▶ [PROBLEM REQUIREMENTS]:
Write the material out again, line by line, exactly as it is.

▶ [SUPPLIED INFORMATION]:
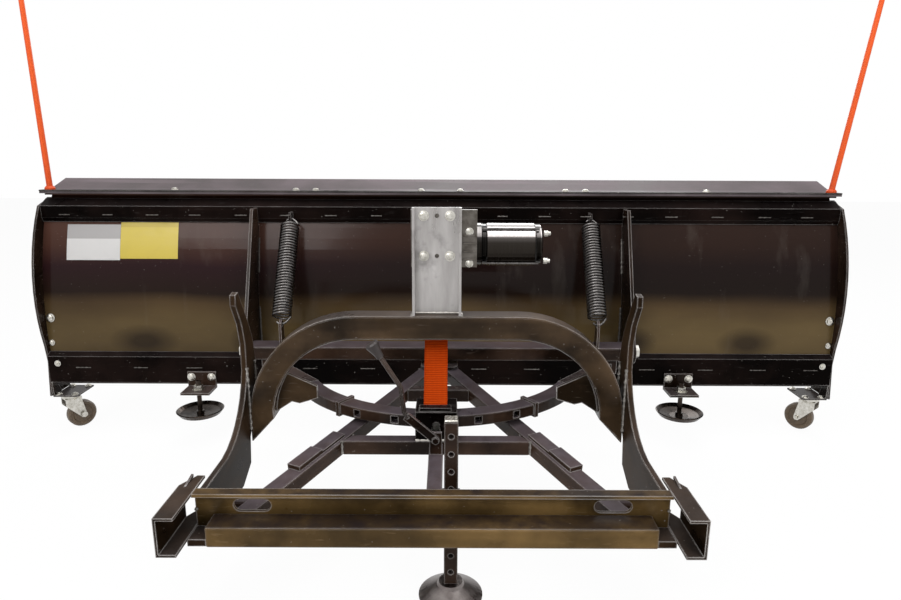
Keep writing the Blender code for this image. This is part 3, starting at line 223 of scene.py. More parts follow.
def mold_paint():
    """The moldboard's gloss coat with painted reflections: purple-black above, warmer and browner below, in bands by
    height, four dark spots on the rear face, and faint streaks.
    """
    s = Shader("moldboard_paint")
    s.set(specular=0.09, coat=0.02, coat_rough=0.05)
    # Height bands with wavering edges, painted reflections of the floor and surroundings: brown below, a black band
    # above the middle, a second brown band near the top.
    wander = s.maths("MULTIPLY", s.maths("SUBTRACT", s.noise(1.6, 3, (1, 1, 0.2)), 0.5), 0.05)
    height = s.span(s.maths("ADD", s.axes()[2], wander), 0.15, 0.62)
    tone = s.ramp(height, [(0.0, (0.088, 0.060, 0.026)), (0.34, (0.094, 0.064, 0.027)), (0.47, (0.058, 0.036, 0.016)),
                           (0.53, (0.012, 0.006, 0.004)), (0.68, (0.016, 0.006, 0.007)), (0.80, (0.046, 0.020, 0.014)),
                           (0.92, (0.060, 0.028, 0.020)), (1.0, (0.020, 0.008, 0.005))])
    clouds = s.noise(2.2, 4, (1, 1, 2.5))
    tone = s.mix(s.span(clouds, 0.38, 0.7, 0.0, 0.40), tone, (0.014, 0.008, 0.006))
    # The black band darkens towards the left: painted reflection.
    painted_dark_band_left = s.maths("MULTIPLY", s.span(s.axes()[0], -0.55, 0.05, 0.0, 0.72), s.span(height, 0.44, 0.56))
    tone = s.mix(painted_dark_band_left, tone, (0.005, 0.003, 0.002))
    # Four dark spots, on the rear face only: painted reflections of the skids and casters.
    rear = s.span(s.axes(s.node("ShaderNodeTexCoord").outputs["Normal"])[1], -0.1, -0.6)
    for x, reach in ((-0.80, 0.085), (-0.515, 0.05), (0.52, 0.06), (0.83, 0.075)):
        off = s.maths("DIVIDE", s.maths("SUBTRACT", s.axes()[0], x + SHIFT.x), reach)
        rise = s.maths("DIVIDE", s.maths("SUBTRACT", s.axes()[2], 0.262), 0.042)
        far = s.maths("SQRT", s.maths("ADD", s.maths("MULTIPLY", off, off), s.maths("MULTIPLY", rise, rise)))
        spot = s.maths("MULTIPLY", s.span(far, 0.35, 1.15, 0.75, 0.0), rear)
        tone = s.mix(spot, tone, (0.010, 0.006, 0.004))
    dots = s.maths("MULTIPLY", specks(s, 190, 0.735, 0.75), 0.35)
    tone = s.mix(dots, tone, (0.22, 0.20, 0.18))
    streak = s.span(s.noise(9, 5, (1.2, 1.2, 0.25)), 0.6, 0.8, 0, 0.18)
    s.colour(s.mix(streak, tone, (0.16, 0.14, 0.12)))
    s.rough(s.maths("ADD", s.span(clouds, 0.3, 0.7, 0.09, 0.2), s.maths("MULTIPLY", streak, 0.8)))
    s.bump(s.maths("ADD", s.noise(330, 3), s.maths("MULTIPLY", s.noise(3.5, 2), 3.0)), 0.1, 0.0007)
    return s.made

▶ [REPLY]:
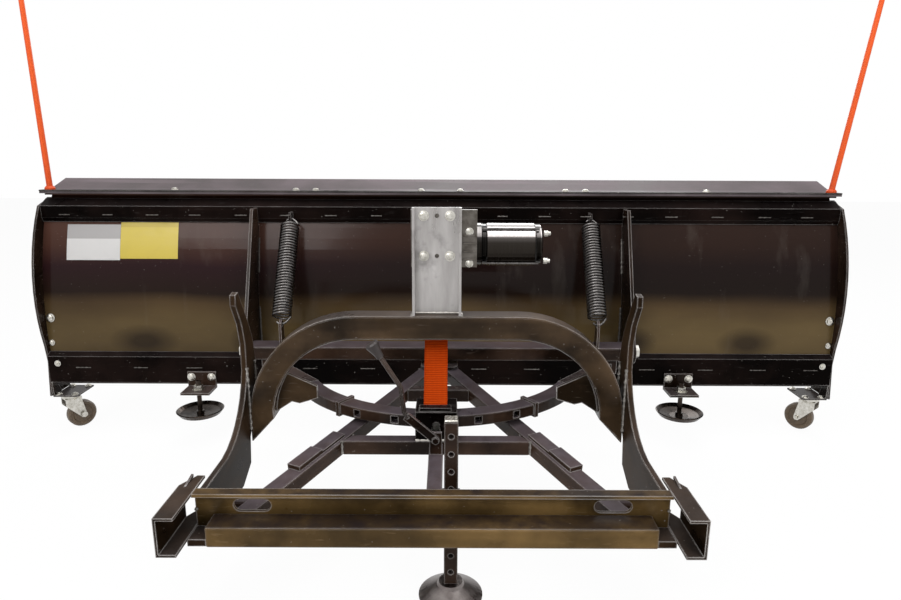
Keep writing the Blender code for this image. This is part 3, starting at line 223 of scene.py. More parts follow.
def mold_paint():
    """The moldboard's gloss coat with painted reflections: purple-black above, warmer and browner below, in bands by
    height, four dark spots on the rear face, and faint streaks.
    """
    s = Shader("moldboard_paint")
    s.set(specular=0.09, coat=0.02, coat_rough=0.05)
    # Height bands with wavering edges, painted reflections of the floor and surroundings: brown below, a black band
    # above the middle, a second brown band near the top.
    wander = s.maths("MULTIPLY", s.maths("SUBTRACT", s.noise(1.6, 3, (1, 1, 0.2)), 0.5), 0.05)
    height = s.span(s.maths("ADD", s.axes()[2], wander), 0.15, 0.62)
    tone = s.ramp(height, [(0.0, (0.088, 0.060, 0.026)), (0.34, (0.094, 0.064, 0.027)), (0.47, (0.058, 0.036, 0.016)),
                           (0.53, (0.012, 0.006, 0.004)), (0.68, (0.016, 0.006, 0.007)), (0.80, (0.046, 0.020, 0.014)),
                           (0.92, (0.060, 0.028, 0.020)), (1.0, (0.020, 0.008, 0.005))])
    clouds = s.noise(2.2, 4, (1, 1, 2.5))
    tone = s.mix(s.span(clouds, 0.38, 0.7, 0.0, 0.40), tone, (0.014, 0.008, 0.006))
    # The black band darkens towards the left: painted reflection.
    painted_dark_band_left = s.maths("MULTIPLY", s.span(s.axes()[0], -0.55, 0.05, 0.0, 0.72), s.span(height, 0.44, 0.56))
    tone = s.mix(painted_dark_band_left, tone, (0.005, 0.003, 0.002))
    # Four dark spots, on the rear face only: painted reflections of the skids and casters.
    rear = s.span(s.axes(s.node("ShaderNodeTexCoord").outputs["Normal"])[1], -0.1, -0.6)
    for x, reach in ((-0.80, 0.085), (-0.515, 0.05), (0.52, 0.06), (0.83, 0.075)):
        off = s.maths("DIVIDE", s.maths("SUBTRACT", s.axes()[0], x + SHIFT.x), reach)
        rise = s.maths("DIVIDE", s.maths("SUBTRACT", s.axes()[2], 0.262), 0.042)
        far = s.maths("SQRT", s.maths("ADD", s.maths("MULTIPLY", off, off), s.maths("MULTIPLY", rise, rise)))
        spot = s.maths("MULTIPLY", s.span(far, 0.35, 1.15, 0.75, 0.0), rear)
        tone = s.mix(spot, tone, (0.010, 0.006, 0.004))
    dots = s.maths("MULTIPLY", specks(s, 190, 0.735, 0.75), 0.35)
    tone = s.mix(dots, tone, (0.22, 0.20, 0.18))
    streak = s.span(s.noise(9, 5, (1.2, 1.2, 0.25)), 0.6, 0.8, 0, 0.18)
    s.colour(s.mix(streak, tone, (0.16, 0.14, 0.12)))
    s.rough(s.maths("ADD", s.span(clouds, 0.3, 0.7, 0.09, 0.2), s.maths("MULTIPLY", streak, 0.8)))
    s.bump(s.maths("ADD", s.noise(330, 3), s.maths("MULTIPLY", s.noise(3.5, 2), 3.0)), 0.1, 0.0007)
    return s.made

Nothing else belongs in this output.